A tip for reading patent claims

(Making efforts to speak generally, to appeal to today’s 140 character attention span).

In less than 140 characters:

The point of novelty is in a claim that begins with “A…”.


When reviewing claims in an issued patent, find a claim which begins with “A”. Somewhere in THAT sentence is the “point of novelty, the detail which makes the invention patentable beyond all prior inventions. Every claim that begins with “The” is dependent upon a claim that begins with “A,” and is just giving additional narrowing details. The broader claim allowed was still an allowed claim, though, so the narrowing details in the depending claims are not what pins down the invention.

Why this is true:

Patents are allowed 3 independent claims (without paying for excess claims fees). Therefore, issued patents tend to have no more than 3 independent claims granted. Prosecution involves multiple depending claims because it cannot be known, ahead of time, what an examiner will agree is sufficiently narrow, to not describe things that are already known. Claims that are too broad, including independent claims (ones beginning with “A”, and not depending from any other claim), will be rejected.

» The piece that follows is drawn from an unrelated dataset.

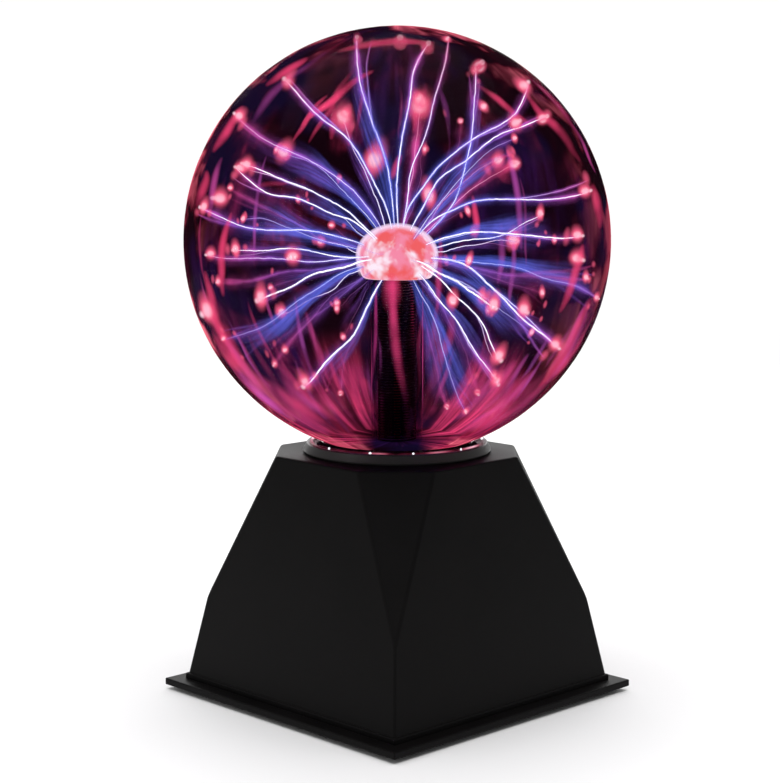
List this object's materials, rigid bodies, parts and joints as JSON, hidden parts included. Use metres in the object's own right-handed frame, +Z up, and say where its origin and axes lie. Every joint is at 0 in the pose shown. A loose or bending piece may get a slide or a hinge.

To appease the examiner, claim language will be modified (or combined with language of multiple claims or other details in the application) until the claims are allowable. Therefore, any claims that ultimately issue must all be narrow enough to have been considered allowable, and the broadest of these are necessarily the allowed claims that are independent claims. Therefore, the magic detail(s) that created the 20 year monopoly for the invention must be found there. Do not be distracted by nifty details in depending claims, because they are not what clinched the grant of protection.